• WHAT YOU WILL DO: Below this line is the material. Write out only its lines from the one containing "bodies = [item" through the one containing "points = [vertex.co", both kept, exactly.

• SUPPLIED DATA:
BEGIN

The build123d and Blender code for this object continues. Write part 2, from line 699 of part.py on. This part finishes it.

END
BEGIN

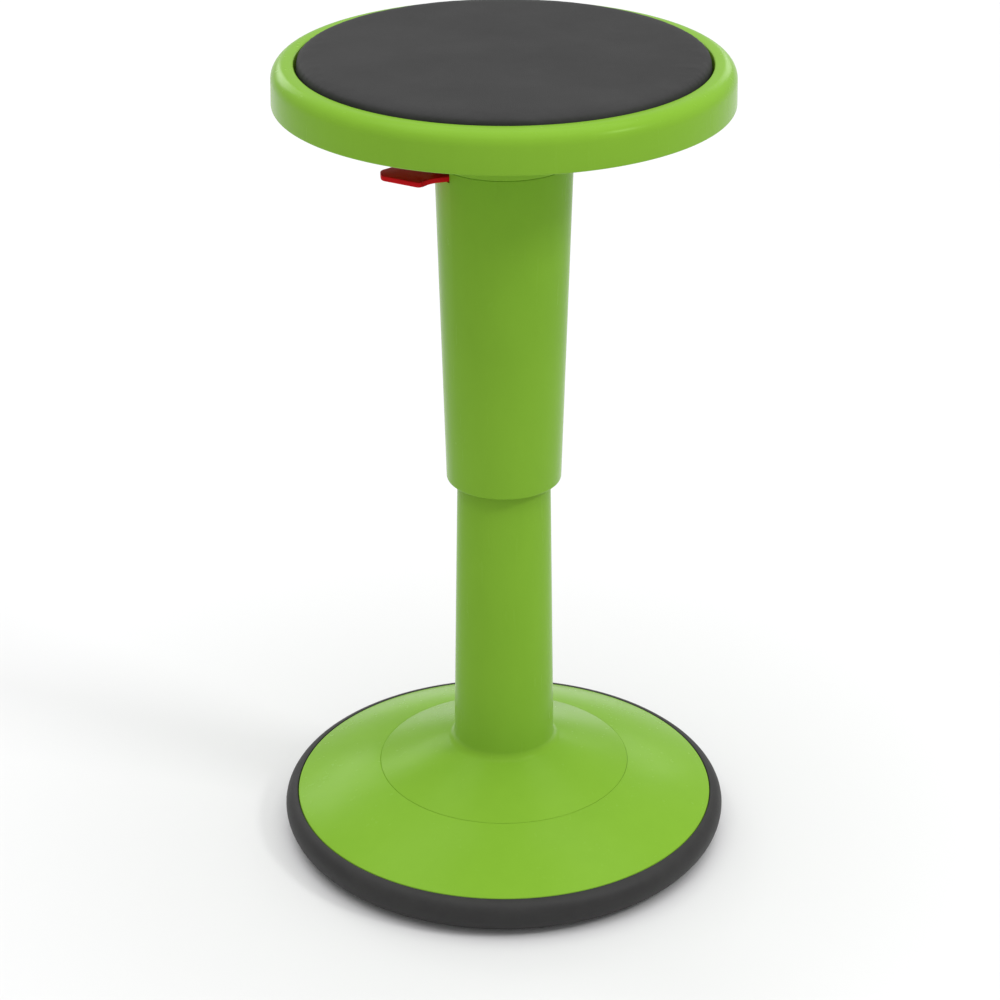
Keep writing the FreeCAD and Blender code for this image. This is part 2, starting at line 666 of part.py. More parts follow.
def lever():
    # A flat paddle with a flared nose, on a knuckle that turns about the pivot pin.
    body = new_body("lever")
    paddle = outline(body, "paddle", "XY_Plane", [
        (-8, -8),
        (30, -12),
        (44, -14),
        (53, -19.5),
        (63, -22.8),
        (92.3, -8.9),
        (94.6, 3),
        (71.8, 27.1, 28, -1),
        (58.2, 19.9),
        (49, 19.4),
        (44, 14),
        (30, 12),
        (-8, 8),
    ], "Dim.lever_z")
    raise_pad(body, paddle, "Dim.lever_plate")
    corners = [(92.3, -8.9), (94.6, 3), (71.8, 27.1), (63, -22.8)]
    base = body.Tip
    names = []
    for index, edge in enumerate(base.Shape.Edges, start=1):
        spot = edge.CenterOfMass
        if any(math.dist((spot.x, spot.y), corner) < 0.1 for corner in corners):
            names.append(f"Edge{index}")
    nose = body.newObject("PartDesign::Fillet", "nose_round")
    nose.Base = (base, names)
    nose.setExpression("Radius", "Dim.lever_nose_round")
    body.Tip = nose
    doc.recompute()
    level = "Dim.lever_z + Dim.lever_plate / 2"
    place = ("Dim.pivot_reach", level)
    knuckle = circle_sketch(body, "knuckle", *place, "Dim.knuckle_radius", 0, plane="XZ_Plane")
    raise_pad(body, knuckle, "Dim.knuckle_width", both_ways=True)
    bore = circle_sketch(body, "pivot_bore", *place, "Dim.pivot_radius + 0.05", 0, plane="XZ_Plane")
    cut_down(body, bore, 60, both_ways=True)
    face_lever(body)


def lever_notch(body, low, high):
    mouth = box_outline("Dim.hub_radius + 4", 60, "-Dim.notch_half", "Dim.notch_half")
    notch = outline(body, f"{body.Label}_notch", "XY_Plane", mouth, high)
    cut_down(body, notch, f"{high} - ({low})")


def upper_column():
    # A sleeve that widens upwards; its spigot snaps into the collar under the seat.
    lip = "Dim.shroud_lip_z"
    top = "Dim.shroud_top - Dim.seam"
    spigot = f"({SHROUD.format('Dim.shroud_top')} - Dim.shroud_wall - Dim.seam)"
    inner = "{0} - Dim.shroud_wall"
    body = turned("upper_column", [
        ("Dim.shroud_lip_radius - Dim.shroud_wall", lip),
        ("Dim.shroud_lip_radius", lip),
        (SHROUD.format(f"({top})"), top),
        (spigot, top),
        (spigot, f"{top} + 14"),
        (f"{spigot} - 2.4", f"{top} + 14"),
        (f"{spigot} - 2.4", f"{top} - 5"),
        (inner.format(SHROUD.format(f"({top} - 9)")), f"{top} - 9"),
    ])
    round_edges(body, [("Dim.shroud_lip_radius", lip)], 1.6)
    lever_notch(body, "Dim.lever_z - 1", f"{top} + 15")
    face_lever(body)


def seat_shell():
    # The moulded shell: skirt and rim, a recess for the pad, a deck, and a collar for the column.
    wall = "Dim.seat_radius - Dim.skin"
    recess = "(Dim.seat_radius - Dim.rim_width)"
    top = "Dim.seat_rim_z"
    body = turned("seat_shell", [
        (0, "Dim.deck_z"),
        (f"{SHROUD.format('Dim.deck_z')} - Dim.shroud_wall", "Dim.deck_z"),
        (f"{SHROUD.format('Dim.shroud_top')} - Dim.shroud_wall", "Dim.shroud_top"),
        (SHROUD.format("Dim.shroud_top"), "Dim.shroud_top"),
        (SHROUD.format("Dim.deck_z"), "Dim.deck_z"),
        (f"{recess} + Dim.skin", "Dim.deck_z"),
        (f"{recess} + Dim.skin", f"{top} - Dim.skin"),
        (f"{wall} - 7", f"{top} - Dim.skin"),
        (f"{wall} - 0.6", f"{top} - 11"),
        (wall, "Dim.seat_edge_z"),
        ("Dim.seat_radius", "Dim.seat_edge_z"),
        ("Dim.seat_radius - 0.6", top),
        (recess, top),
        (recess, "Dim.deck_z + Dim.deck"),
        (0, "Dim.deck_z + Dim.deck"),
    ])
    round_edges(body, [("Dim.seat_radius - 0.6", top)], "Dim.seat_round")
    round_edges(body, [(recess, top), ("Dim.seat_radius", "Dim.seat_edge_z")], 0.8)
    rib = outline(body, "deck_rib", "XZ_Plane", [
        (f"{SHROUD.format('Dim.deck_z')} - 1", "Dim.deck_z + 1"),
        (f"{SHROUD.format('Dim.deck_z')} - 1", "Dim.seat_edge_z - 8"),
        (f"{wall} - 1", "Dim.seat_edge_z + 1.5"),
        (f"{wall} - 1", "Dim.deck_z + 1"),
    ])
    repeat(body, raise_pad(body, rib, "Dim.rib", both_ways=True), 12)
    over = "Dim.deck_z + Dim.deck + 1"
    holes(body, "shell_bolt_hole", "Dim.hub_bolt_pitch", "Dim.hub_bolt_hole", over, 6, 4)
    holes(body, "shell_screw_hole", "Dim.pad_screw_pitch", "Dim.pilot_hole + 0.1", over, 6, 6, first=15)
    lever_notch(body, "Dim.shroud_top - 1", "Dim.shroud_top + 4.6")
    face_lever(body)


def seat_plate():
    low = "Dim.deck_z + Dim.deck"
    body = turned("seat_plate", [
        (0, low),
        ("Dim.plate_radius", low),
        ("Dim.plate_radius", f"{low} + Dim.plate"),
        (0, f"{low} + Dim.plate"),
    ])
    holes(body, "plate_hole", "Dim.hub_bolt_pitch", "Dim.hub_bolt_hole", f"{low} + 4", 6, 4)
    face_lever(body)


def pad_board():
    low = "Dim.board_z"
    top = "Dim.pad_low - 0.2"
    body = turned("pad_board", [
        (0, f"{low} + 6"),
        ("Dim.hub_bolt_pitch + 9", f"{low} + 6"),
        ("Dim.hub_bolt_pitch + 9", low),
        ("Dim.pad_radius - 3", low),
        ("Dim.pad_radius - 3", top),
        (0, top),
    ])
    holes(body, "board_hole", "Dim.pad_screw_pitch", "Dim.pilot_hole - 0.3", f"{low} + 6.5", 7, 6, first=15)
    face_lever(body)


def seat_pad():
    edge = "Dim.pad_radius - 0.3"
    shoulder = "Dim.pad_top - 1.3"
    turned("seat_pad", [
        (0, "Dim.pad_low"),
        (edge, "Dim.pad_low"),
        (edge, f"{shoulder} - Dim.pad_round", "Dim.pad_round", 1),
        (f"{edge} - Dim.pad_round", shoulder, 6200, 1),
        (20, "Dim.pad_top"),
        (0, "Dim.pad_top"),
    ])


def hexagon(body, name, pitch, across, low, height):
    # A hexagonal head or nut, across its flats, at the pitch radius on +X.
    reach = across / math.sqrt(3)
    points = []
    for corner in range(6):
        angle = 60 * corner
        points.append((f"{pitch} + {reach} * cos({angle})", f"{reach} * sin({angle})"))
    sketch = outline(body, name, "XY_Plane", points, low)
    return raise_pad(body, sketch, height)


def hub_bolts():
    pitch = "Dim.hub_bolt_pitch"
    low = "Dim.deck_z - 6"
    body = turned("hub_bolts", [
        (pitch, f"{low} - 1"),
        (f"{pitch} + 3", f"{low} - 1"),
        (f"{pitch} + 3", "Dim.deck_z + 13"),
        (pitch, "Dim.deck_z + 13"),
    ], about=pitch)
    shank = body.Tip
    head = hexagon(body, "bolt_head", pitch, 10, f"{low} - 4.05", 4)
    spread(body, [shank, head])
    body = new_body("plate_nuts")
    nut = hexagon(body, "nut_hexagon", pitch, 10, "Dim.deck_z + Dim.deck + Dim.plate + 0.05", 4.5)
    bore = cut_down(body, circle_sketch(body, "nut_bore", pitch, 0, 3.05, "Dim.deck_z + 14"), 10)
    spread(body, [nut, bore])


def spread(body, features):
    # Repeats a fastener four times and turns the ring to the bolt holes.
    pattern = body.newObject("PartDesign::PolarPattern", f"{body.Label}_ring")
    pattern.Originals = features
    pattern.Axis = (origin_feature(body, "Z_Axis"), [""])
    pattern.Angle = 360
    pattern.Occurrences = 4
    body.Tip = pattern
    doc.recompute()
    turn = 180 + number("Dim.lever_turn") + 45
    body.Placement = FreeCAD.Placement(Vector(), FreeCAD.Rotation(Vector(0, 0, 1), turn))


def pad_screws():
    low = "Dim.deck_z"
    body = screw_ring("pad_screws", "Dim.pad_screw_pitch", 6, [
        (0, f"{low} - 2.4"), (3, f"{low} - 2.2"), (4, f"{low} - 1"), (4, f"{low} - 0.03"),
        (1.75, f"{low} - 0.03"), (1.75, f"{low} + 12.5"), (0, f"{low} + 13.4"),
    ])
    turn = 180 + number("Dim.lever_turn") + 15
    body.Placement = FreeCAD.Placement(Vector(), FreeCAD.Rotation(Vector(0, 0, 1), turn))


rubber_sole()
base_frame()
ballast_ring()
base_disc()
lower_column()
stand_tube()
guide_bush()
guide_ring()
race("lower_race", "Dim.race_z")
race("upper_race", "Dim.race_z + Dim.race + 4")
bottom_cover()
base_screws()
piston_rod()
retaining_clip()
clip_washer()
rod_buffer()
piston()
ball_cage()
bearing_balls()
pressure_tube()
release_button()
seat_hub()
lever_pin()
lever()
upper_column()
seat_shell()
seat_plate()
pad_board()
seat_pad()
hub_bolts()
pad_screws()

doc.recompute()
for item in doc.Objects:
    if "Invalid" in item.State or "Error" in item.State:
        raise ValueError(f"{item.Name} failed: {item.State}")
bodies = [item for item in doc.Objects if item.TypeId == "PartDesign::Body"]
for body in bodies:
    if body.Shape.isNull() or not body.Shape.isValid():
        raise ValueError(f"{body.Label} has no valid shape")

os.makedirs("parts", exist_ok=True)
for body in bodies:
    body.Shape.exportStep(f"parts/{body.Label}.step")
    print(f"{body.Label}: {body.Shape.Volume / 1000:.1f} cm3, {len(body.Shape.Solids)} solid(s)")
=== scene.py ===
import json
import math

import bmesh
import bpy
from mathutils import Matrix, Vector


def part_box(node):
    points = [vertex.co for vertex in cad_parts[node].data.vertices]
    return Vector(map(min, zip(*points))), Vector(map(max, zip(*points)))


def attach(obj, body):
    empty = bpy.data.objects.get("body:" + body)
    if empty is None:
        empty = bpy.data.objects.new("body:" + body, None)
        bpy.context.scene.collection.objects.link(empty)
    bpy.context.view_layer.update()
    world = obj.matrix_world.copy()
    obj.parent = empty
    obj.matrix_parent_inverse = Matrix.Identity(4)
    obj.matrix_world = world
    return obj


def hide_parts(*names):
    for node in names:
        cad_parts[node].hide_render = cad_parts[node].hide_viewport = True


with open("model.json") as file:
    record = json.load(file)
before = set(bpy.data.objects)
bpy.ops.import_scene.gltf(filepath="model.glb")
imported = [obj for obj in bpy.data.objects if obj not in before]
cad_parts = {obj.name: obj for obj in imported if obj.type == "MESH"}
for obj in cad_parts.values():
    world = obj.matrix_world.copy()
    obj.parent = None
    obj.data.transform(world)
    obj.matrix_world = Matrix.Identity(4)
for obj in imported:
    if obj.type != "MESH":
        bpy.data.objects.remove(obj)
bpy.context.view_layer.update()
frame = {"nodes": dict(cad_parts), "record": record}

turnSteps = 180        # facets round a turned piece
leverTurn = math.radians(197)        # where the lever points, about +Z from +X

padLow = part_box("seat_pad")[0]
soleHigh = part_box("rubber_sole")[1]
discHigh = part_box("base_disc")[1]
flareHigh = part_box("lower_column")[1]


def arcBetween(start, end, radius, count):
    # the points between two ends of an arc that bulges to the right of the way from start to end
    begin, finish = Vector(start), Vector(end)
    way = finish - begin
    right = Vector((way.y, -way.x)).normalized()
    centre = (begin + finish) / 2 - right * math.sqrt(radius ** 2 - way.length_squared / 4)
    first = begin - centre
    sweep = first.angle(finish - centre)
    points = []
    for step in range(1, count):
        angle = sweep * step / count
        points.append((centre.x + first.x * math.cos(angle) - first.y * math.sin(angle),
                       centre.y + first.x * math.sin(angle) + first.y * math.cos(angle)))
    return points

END
BEGIN

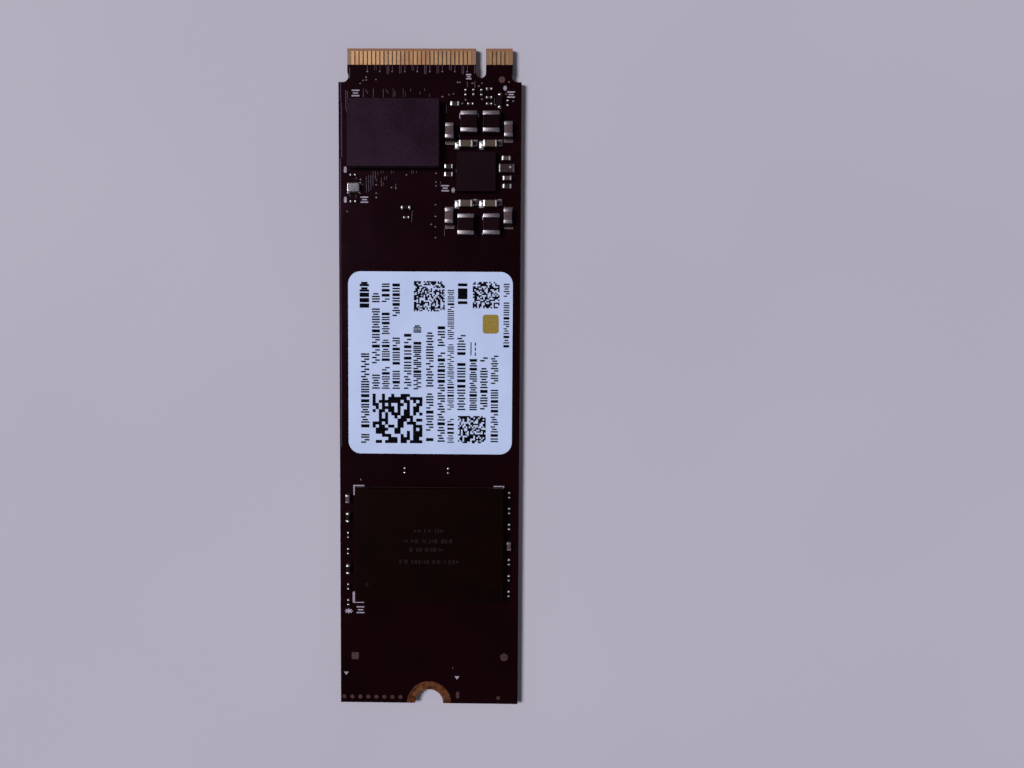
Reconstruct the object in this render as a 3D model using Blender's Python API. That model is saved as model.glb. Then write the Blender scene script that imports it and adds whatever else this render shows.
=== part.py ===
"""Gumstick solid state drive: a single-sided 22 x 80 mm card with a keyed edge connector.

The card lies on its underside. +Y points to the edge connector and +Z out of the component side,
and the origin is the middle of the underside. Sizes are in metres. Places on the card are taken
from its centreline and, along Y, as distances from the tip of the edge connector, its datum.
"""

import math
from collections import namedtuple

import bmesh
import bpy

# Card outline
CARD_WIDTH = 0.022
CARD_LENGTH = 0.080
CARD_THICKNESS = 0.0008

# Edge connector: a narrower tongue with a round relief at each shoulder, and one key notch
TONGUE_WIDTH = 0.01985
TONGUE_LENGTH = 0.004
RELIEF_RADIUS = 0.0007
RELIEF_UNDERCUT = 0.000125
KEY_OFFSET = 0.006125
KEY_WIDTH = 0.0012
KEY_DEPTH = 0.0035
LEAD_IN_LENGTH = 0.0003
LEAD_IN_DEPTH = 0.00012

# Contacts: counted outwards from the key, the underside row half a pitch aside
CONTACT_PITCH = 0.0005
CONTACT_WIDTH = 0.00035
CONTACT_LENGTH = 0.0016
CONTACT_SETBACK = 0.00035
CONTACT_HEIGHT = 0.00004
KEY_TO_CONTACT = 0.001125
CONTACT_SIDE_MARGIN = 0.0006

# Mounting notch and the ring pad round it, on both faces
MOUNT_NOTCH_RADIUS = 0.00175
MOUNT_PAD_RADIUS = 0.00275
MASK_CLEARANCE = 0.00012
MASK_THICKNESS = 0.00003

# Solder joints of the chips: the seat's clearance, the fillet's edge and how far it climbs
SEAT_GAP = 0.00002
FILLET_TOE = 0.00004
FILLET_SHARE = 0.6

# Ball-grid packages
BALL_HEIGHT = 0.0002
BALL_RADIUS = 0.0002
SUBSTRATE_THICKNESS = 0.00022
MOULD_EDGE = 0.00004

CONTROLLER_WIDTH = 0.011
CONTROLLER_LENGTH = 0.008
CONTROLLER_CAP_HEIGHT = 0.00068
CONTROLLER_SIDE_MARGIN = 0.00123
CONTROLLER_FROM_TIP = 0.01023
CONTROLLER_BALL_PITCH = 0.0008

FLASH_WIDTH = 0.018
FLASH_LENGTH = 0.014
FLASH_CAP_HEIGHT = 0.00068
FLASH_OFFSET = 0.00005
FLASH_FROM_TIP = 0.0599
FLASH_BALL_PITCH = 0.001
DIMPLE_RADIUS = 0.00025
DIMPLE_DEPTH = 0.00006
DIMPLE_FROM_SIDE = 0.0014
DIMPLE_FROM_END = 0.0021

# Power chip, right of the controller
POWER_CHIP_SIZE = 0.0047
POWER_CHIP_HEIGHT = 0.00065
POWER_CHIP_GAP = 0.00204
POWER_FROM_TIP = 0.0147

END

• SOLUTION:
bodies = [item for item in doc.Objects if item.TypeId == "PartDesign::Body"]
for body in bodies:
    if body.Shape.isNull() or not body.Shape.isValid():
        raise ValueError(f"{body.Label} has no valid shape")

os.makedirs("parts", exist_ok=True)
for body in bodies:
    body.Shape.exportStep(f"parts/{body.Label}.step")
    print(f"{body.Label}: {body.Shape.Volume / 1000:.1f} cm3, {len(body.Shape.Solids)} solid(s)")
=== scene.py ===
import json
import math

import bmesh
import bpy
from mathutils import Matrix, Vector


def part_box(node):
    points = [vertex.co for vertex in cad_parts[node].data.vertices]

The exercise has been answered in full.